Speaking for myself, I don't dismiss plausibility as a heuristic: I use it all the time when GMing.

What I deny is that imaginary things participate in actual causal processes. The causal process is GM decision-making, not some imagined event exerting real power.
If you don't allow the circumstances in the setting to influence, or in some cases outright dictate, GM adjudication, then IMO you're not playing Living World. You're playing backdrop to PC protagonism. Imaginary things absolutely can (and IMO should) participate in causal process, because they are a major factor in determining what decisions are made.
 

We end up discussing mechanics so often because discrete mechanics are sort of easy red meat, but the discrete mechanisms are really only important within the context of the holistic design of a game. What brings the emotional depth to a Narrativist game is the intentions we bring, the work we put into establishing the initial context and structure and practice of how we approach the conversation.

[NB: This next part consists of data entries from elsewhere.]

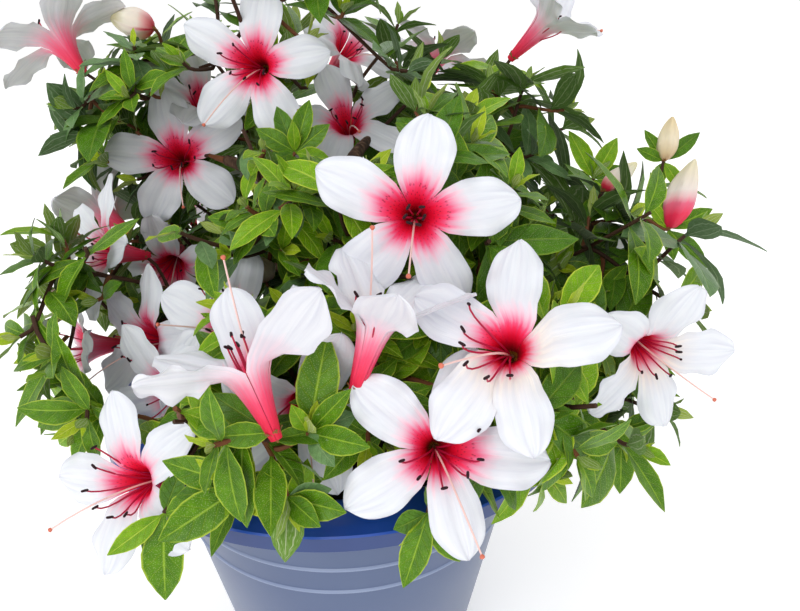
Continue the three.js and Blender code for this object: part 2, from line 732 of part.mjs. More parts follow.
// The trunk's foot is cut flat at the soil, and each limb is cut clear of those made before it.
function limbGeometries() {
  const grown = [];
  const block = new THREE.BoxGeometry(2 * rimRadius, 2 * rimRadius, potHeight);
  const belowGround = solidOf(block.translate(0, 0, soilTop + gap - potHeight / 2));
  return limbs.map((limb) => {
    let solid = limbSolid(limb.curve, limb.radiusAt, limb.sides, limb.rings).subtract(belowGround);
    for (const other of grown) solid = solid.subtract(other);
    grown.push(thicker(limb));
    return geometryOf(mainBody(solid));
  });
}

function named(name, geometry, color, roughness) {
  const mesh = new THREE.Mesh(geometry, new THREE.MeshStandardMaterial({ color, roughness, metalness: 0 }));
  mesh.name = name;
  return mesh;
}

const bonsai = new THREE.Group();
bonsai.add(named("pot", pot(), "#5f7198", 0.35));
bonsai.add(named("soil", soil(), "#3a2a1e", 0.95));
limbGeometries().forEach((geometry, i) => bonsai.add(named(limbs[i].name, geometry, "#5a3d28", 0.85)));
growMasses();
for (const mass of masses) {
  bonsai.add(named(`foliage_${mass.name}`, massGeometry(mass), "#4f8a2a", 0.45));
}

export default bonsai;
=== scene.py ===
import itertools
import json
from bisect import bisect_right
from math import ceil, cos, floor, hypot, pi, radians, sin, sqrt

import bmesh
import bpy
import numpy as np
from mathutils import Matrix, Vector, noise

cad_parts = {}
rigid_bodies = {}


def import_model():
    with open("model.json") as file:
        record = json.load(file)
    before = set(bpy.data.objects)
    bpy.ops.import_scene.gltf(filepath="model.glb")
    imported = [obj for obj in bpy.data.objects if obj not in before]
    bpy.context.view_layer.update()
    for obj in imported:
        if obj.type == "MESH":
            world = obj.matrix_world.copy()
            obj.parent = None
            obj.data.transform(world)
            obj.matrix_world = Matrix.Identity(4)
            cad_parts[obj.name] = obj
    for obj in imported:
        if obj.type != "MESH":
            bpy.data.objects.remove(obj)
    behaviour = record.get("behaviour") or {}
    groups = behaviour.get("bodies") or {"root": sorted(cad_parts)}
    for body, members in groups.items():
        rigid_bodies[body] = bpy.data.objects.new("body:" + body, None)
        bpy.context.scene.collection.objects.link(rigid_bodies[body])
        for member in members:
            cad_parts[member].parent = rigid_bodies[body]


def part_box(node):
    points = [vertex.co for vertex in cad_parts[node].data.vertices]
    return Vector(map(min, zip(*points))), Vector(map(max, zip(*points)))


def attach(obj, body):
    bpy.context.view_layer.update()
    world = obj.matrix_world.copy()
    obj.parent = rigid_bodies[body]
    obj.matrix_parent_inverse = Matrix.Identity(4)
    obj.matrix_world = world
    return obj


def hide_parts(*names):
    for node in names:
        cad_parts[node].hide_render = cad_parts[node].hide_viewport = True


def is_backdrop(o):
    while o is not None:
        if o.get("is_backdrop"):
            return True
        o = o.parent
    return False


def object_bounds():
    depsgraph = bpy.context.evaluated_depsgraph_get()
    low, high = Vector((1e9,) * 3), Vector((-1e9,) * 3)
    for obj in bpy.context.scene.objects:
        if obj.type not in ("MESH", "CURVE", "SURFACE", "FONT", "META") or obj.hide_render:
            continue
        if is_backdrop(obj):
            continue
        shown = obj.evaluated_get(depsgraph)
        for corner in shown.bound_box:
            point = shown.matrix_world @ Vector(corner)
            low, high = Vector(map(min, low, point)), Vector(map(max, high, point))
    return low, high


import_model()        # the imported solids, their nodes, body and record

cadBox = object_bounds()
mm = 0.001  # the plant is worked out in millimetres and scaled as each mesh is made
noise.seed_set(1)  # its vectors would follow the clock
up = Vector((0, 0, 1))
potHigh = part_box("pot")[1]
lip = potHigh[2] / mm
rimRadius = potHigh[0] / mm
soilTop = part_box("soil")[1][2] / mm
print("frame loaded, lip at", round(lip, 1), "mm")


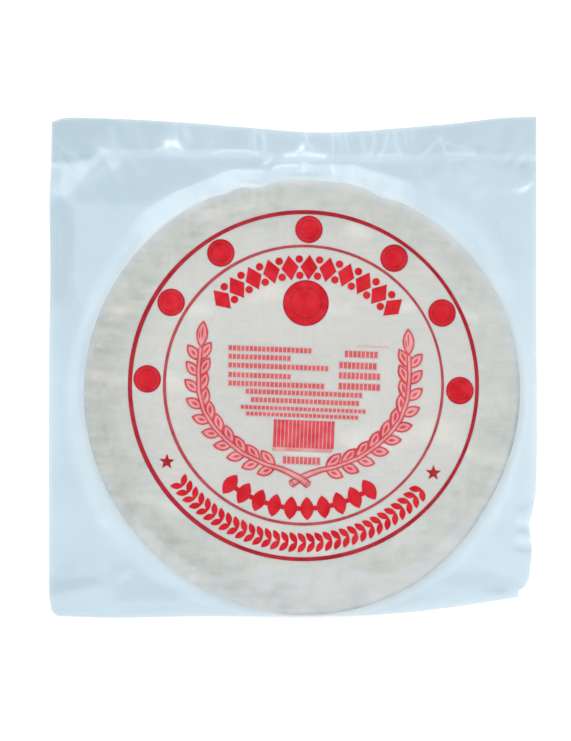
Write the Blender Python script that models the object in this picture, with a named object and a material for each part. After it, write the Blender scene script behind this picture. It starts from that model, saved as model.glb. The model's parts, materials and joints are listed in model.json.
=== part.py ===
"""A flat, nearly square, heat-sealed clear bag that holds a round stack of rice papers.

The bag lies on its back with the printed face up. +Z points out of that face, +Y runs
towards the sealed header and +X to the right. The origin is the middle of the bottom
of the bounding box, in metres.

The bag is sealed, so it is one solid out to its film: a round drum where the papers
are, and around it two films that close in on each other and run out as a thin flange.
"""

import math

import bmesh
import bpy
from mathutils import Vector

MM = 0.001

# The stack of papers, as the film wraps it.
STACK_RADIUS = 110.0 * MM
STACK_HEIGHT = 8.0 * MM
STACK_CENTRE = Vector((4.5, -15.0)) * MM
RIM_ROUNDING = 1.2 * MM

# The flange, where the front film meets the back film.
FLANGE_THICKNESS = 1.2 * MM
FLANGE_LOWEST = 0.2 * MM
SLOPE_RUN = 9.0 * MM
DROOP_LENGTH = 24.0 * MM

# The heat seal, a straight band that bites across the top, and the header above it.
SEAL_Y = 107.5 * MM
SEAL_WIDTH = 4.0 * MM
SEAL_RELIEF = 0.25 * MM
HEADER_RIPPLE = 0.5 * MM
HEADER_RIPPLES = 9

# The outline in millimetres, one smooth run of film for each list, anticlockwise.
TOP_EDGE = [
    (123.0, 126.5), (104.0, 125.6), (84.0, 123.2), (54.0, 120.5), (24.0, 118.5), (4.0, 118.6),
    (-27.0, 121.2), (-67.0, 124.2), (-104.0, 125.8), (-117.0, 125.4), (-121.6, 123.6),
]
LEFT_EDGE = [
    (-121.6, 123.6), (-122.0, 100.0), (-122.8, 84.0), (-122.3, 45.0), (-122.9, 0.0),
    (-122.9, -115.0), (-121.8, -123.2), (-118.5, -125.7),
]
BOTTOM_EDGE = [
    (-118.5, -125.7), (-90.0, -126.5), (-57.0, -125.8), (-30.0, -125.6), (4.0, -125.7), (30.0, -125.3),
    (45.0, -124.5), (64.0, -123.1), (84.0, -120.6), (113.9, -116.0),
]
TORN_CORNER = [(113.9, -116.0), (113.9, -112.9)]
CRUMPLED_EDGE = [
    (113.9, -112.9), (116.8, -111.0), (119.2, -107.0), (120.3, -98.0), (120.7, -91.0), (119.2, -79.0),
    (121.2, -71.0), (122.6, -63.0),
]
RIGHT_EDGE = [(122.6, -63.0), (123.0, -40.0), (122.8, 30.0), (123.0, 126.5)]
OUTLINE = [TOP_EDGE, LEFT_EDGE, BOTTOM_EDGE, TORN_CORNER, CRUMPLED_EDGE, RIGHT_EDGE]
OUTLINE_STEP = 6.5 * MM

# How far out, as a share of the way from the drum to the edge, each ring of points lies.
FLANGE_SHARES = (0.2, 0.4, 0.6, 0.8)

FILM_COLOUR = (0.72, 0.83, 0.89, 1.0)
FILM_ROUGHNESS = 0.2


def clear_scene():
    """Remove what the startup scene holds."""
    for obj in list(bpy.data.objects):
        bpy.data.objects.remove(obj, do_unlink=True)


def smooth_step(share):
    """0 to 1 with a level start and end."""
    share = min(max(share, 0.0), 1.0)
    return share * share * (3.0 - 2.0 * share)


def catmull_rom(before, start, end, after, share):
    """A point between start and end on the smooth curve through all four."""
    return 0.5 * (
        2.0 * start
        + (end - before) * share
        + (2.0 * before - 5.0 * start + 4.0 * end - after) * share ** 2
        + (3.0 * start - before - 3.0 * end + after) * share ** 3
    )


def smooth_run(control_points):
    """Points along one edge of the bag, about OUTLINE_STEP apart, without the last."""
    points = [Vector(point) * MM for point in control_points]
    padded = [2.0 * points[0] - points[1], *points, 2.0 * points[-1] - points[-2]]
    run = []
    for index in range(1, len(padded) - 2):
        start, end = padded[index], padded[index + 1]
        steps = max(1, round((end - start).length / OUTLINE_STEP))
        for step in range(steps):
            run.append(catmull_rom(padded[index - 1], start, end, padded[index + 2], step / steps))
    return run


def bag_outline():
    """The whole outline, anticlockwise."""
    return [point for edge in OUTLINE for point in smooth_run(edge)]


def middle_height(distance):
    """Height half way between the two films, which droop from the drum to the table."""
    drum_middle = STACK_HEIGHT / 2.0
    far_middle = FLANGE_LOWEST + FLANGE_THICKNESS / 2.0
    return far_middle + (drum_middle - far_middle) * math.exp(-distance / DROOP_LENGTH)


def half_gap(distance, slope_run):
    """Half the distance between the films, from the drum's wall out to the flange."""
    closed = FLANGE_THICKNESS / 2.0
    return closed + (STACK_HEIGHT / 2.0 - closed) * (1.0 - smooth_step(distance / slope_run))


def surface_relief(point):
    """How far the front film stands proud at the seal, or ripples in the header."""
    if abs(point.y - SEAL_Y) < SEAL_WIDTH / 2.0:
        return SEAL_RELIEF
    if point.y > SEAL_Y:
        share = point.x / abs(TOP_EDGE[0][0] * MM)
        return HEADER_RIPPLE * math.sin(math.pi * HEADER_RIPPLES * share)
    return 0.0


def ring_distances(direction, reach):
    """Distances from the drum's wall at which one ray has a point, the last on the outline."""
    run = min(SLOPE_RUN, reach * 0.6)
    inner = [run * 0.5, run]
    if direction.y > 0.0:
        to_seal = (SEAL_Y - STACK_CENTRE.y) / direction.y - STACK_RADIUS
        half_band = SEAL_WIDTH / direction.y / 2.0
        if to_seal + half_band < reach * 0.95:
            nudge = half_band * 0.1
            first = max(run * 1.05, to_seal - half_band)
            second = max(first * 1.01, to_seal - half_band + nudge)
            return [*inner, first, second, to_seal + half_band - nudge, to_seal + half_band, reach]
    return [*inner, *(run + (reach - run) * share for share in FLANGE_SHARES), reach]


def ring_columns(outline):
    """For every outline point, the front and the back points from the drum outwards."""
    columns = []
    for point in outline:
        spoke = point - STACK_CENTRE
        direction = spoke.normalized()
        reach = spoke.length - STACK_RADIUS
        front = []
        back = []
        for distance in ring_distances(direction, reach):
            place = STACK_CENTRE + direction * (STACK_RADIUS + distance)
            middle = middle_height(distance)
            gap = half_gap(distance, min(SLOPE_RUN, reach * 0.6))
            relief = surface_relief(place) if distance < reach else 0.0
            front.append(Vector((place.x, place.y, middle + gap + relief)))
            back.append(Vector((place.x, place.y, middle - gap)))
        shoulder = drum_shoulder(direction)
        foot = [Vector((p.x, p.y, STACK_HEIGHT - p.z)) for p in shoulder]
        columns.append((shoulder + front, foot + back))
    return columns


def drum_shoulder(direction):
    """The rounded upper rim of the drum along one ray, as three points going outwards."""
    rim = []
    for turn in (0.0, 35.0, 70.0):
        angle = math.radians(turn)
        radius = STACK_RADIUS - RIM_ROUNDING * (1.0 - math.sin(angle))
        place = STACK_CENTRE + direction * radius
        drop = RIM_ROUNDING * (1.0 - math.cos(angle))
        rim.append(Vector((place.x, place.y, STACK_HEIGHT - drop)))
    return rim


def add_rings(bm, columns):
    """Vertices for each column of points and the faces between neighbouring columns."""
    grid = [[bm.verts.new(point) for point in column] for column in columns]
    for index, column in enumerate(grid):
        following = grid[(index + 1) % len(grid)]
        for low in range(len(column) - 1):
            bm.faces.new((column[low], column[low + 1], following[low + 1], following[low]))
    return grid


def build_bag():
    """The sealed bag as one closed solid."""
    columns = ring_columns(bag_outline())
    bm = bmesh.new()
    front = add_rings(bm, [front for front, _ in columns])
    back = add_rings(bm, [back for _, back in columns])
    for index in range(len(front)):
        following = (index + 1) % len(front)
        bm.faces.new((front[index][-1], front[following][-1], back[following][-1], back[index][-1]))
    bm.faces.new([column[0] for column in front])
    bm.faces.new([column[0] for column in back])
    bmesh.ops.recalc_face_normals(bm, faces=bm.faces)
    mesh = bpy.data.meshes.new("sealed_bag")
    bm.to_mesh(mesh)
    bm.free()
    mesh.shade_smooth()
    mesh.set_sharp_from_angle(angle=math.radians(35.0))
    bag = bpy.data.objects.new("sealed_bag", mesh)
    bpy.context.scene.collection.objects.link(bag)
    return bag


def film_material():
    """Clear film over off-white paper, as one pale cool colour."""
    material = bpy.data.materials.new("bag_film")
    material.use_nodes = True
    shader = material.node_tree.nodes["Principled BSDF"]
    shader.inputs["Base Color"].default_value = FILM_COLOUR
    shader.inputs["Roughness"].default_value = FILM_ROUGHNESS
    shader.inputs["Metallic"].default_value = 0.0
    return material


clear_scene()
build_bag().data.materials.append(film_material())
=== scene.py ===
# %% [markdown]
# # Rice papers in a clear bag
# A stack of round rice papers lies flat inside a clear bag that is closed by a heat seal near
# the top. The front of the bag carries a red print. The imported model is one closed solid, out
# to the film. Here it is replaced by the things a buyer would see: the film, the sheets of
# paper inside it and the ink on it. Everything is in metres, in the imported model's own frame.

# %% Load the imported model
import json
import math

import bmesh
import bpy
import numpy as np
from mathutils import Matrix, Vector

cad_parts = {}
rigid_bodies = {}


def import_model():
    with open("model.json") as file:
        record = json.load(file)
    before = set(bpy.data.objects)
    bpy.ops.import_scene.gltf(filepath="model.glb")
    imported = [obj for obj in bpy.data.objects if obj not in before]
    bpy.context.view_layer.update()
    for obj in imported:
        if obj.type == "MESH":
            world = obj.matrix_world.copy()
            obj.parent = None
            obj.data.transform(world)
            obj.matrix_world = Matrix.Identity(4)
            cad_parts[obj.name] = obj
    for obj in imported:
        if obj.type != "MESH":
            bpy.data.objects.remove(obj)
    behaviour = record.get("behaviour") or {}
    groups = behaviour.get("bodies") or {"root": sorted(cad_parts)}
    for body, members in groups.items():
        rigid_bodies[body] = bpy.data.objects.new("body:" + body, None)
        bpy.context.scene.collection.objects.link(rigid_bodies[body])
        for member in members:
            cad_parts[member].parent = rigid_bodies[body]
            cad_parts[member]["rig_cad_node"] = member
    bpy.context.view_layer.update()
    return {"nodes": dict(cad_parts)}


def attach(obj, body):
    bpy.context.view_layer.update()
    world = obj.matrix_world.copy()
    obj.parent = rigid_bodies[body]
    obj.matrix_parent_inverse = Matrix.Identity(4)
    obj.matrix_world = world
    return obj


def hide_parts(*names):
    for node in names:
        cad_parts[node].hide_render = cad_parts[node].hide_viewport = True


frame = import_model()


def add_object(name, data):
    """A new object in the scene."""
    made = bpy.data.objects.new(name, data)
    bpy.context.scene.collection.objects.link(made)
    return made


# %% [markdown]
# ## Working in millimetres
# A film is a twentieth of a millimetre thick, so sizes are easier to read in millimetres.
# The helpers that make shapes work in them, and the last step of each piece turns them into
# metres, which the camera, the lights, the materials and the node trees use.
# Most shapes and tones here are sums of two plain curves: a step that rises smoothly from 0 to
# 1, and a hump that is 1 in the middle and fades out on both sides.

# %% Sizes of the stack, a step and a hump
MM = 0.001
STACK_CENTRE = np.array((4.5, -15.3))
STACK_TOP = 7.85
FILM_TOP = 7.95


def polar(points):
    """Angles in degrees and distances from the middle of the stack."""
    across, up = np.moveaxis(np.asarray(points, float) - STACK_CENTRE, -1, 0)
    return np.degrees(np.arctan2(up, across)) % 360.0, np.hypot(across, up)


def smooth_step(share):
    """0 to 1 with a level start and end."""
    share = np.clip(share, 0.0, 1.0)
    return share * share * (3.0 - 2.0 * share)


def hump(value, middle, width):
    """1 where a value is at the middle, fading out on both sides over about the width."""
    return np.exp(-(((value - middle) / width) ** 2))


print("papers up to", STACK_TOP, "mm, film up to", FILM_TOP, "mm above the table")

# %% [markdown]
# ## Soft noise
# Film and paper are never quite even. This helper gives smooth bumps of a chosen size from a
# table of seeded random numbers, so that the same bumps come back on every run. It takes whole
# arrays, which is much quicker than asking for one point at a time.

# %% Bumps of a chosen size
NOISE_CELLS = 64


def soft_noise(x, y, size, seed):
    """Smooth values from -1 to 1, in bumps about size millimetres across."""
    table = np.random.default_rng(seed).uniform(-1.0, 1.0, (NOISE_CELLS, NOISE_CELLS))
    column, row = np.floor(x / size).astype(int), np.floor(y / size).astype(int)
    across, up = smooth_step(x / size - column), smooth_step(y / size - row)

    def along_row(line):
        """Values between two neighbours in one row of the table."""
        near, far = (table[line % NOISE_CELLS, place % NOISE_CELLS] for place in (column, column + 1))
        return near * (1 - across) + far * across

    return along_row(row) * (1 - up) + along_row(row + 1) * up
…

So, it starts by working together to create an initial context. This can be done up front or as part of the initial first 3 or so sessions, depending on level of myth. Based on the game premise we create characters and an initial situation, and we build a world around them we can all be invested in. We take the time to intentionally invest in all these characters and their struggles. Then we either setup or frame situations that speak to the characters and their struggles. The situations are all ones that will provoke change in the characters. That's where the depth comes. Mechanics are the cherry on top of the processes, serving to build reward cycles and help keep the momentum of play.

This all requires practice, vulnerability and intention. It does not happen overnight. The mechanisms are important, but the practice and procedures matter just as much. Bringing task and intent into a conventionally ran game without the actual play procedures and scene framing know how won't get you very far because mechanics serve the process - not the other way around.
Just curious: how many trad games spend page count talking about, "level of myth", "scene-framing" or "reward cycles"?